There are plenty of ways to make your Cavapoo a lot less inclined to bark. The particular approach that you choose to take depends a great deal on what underpins the behavior. Say, for instance, your pet is barking because they are anxious around other dogs; getting them used to being in the presence of other dogs will go a long way.
Many kinds of barking are not at all aggressive in nature, so it’s highly unlikely your Cavapoo will respond aggressively to your actions. That being said, if anxiety or resource guarding is behind the behavior, then it is a possibility. Basically, your dog is doing their best to scare away a threat, and this could involve growling or even snapping.
Cavapoos, as Doodles, are relatively easy to train. In fact, even compared to other Doodles, they are among the best for even newbie owners to work with. The reason for this is you’ve got two highly intelligent breeds in the mix, and, more than that, Spaniels especially are very people-pleasing kinds of dogs, so they are often eager to learn.

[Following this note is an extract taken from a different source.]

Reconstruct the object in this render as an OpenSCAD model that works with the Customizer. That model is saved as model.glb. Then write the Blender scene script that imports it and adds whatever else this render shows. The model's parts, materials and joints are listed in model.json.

Cocker Spaniels and Cavalier King Charles Spaniels may look similar, but they were bred for distinct purposes. While the Cocker was used in hunting, and so barking is part of their heritage, Cavalier King Charles Spaniels have always been companion dogs, and so this makes Cavapoos far more likely to naturally be the quieter of these two Doods.
While taking a dog into your family is one of the most rewarding things you can do, it’s always good to be aware of the challenges you might face in doing so. Many potential pup parents tend to forget the negative side of pet ownership when faced with that cute little bundle of fluffy joy. However, it’s important to be prepared for behavioral issues you might encounter when your new fur baby gets a little older. One of the most common of these is barking.
In answer to the question of do Cavapoos bark a lot, you’ll be happy to hear that they aren’t known for it, but it’s not something you can discount completely. If you do find yourselves with a noisy nuisance on your hands, hopefully, the information included here enables you to both understand the behavior and do something about it.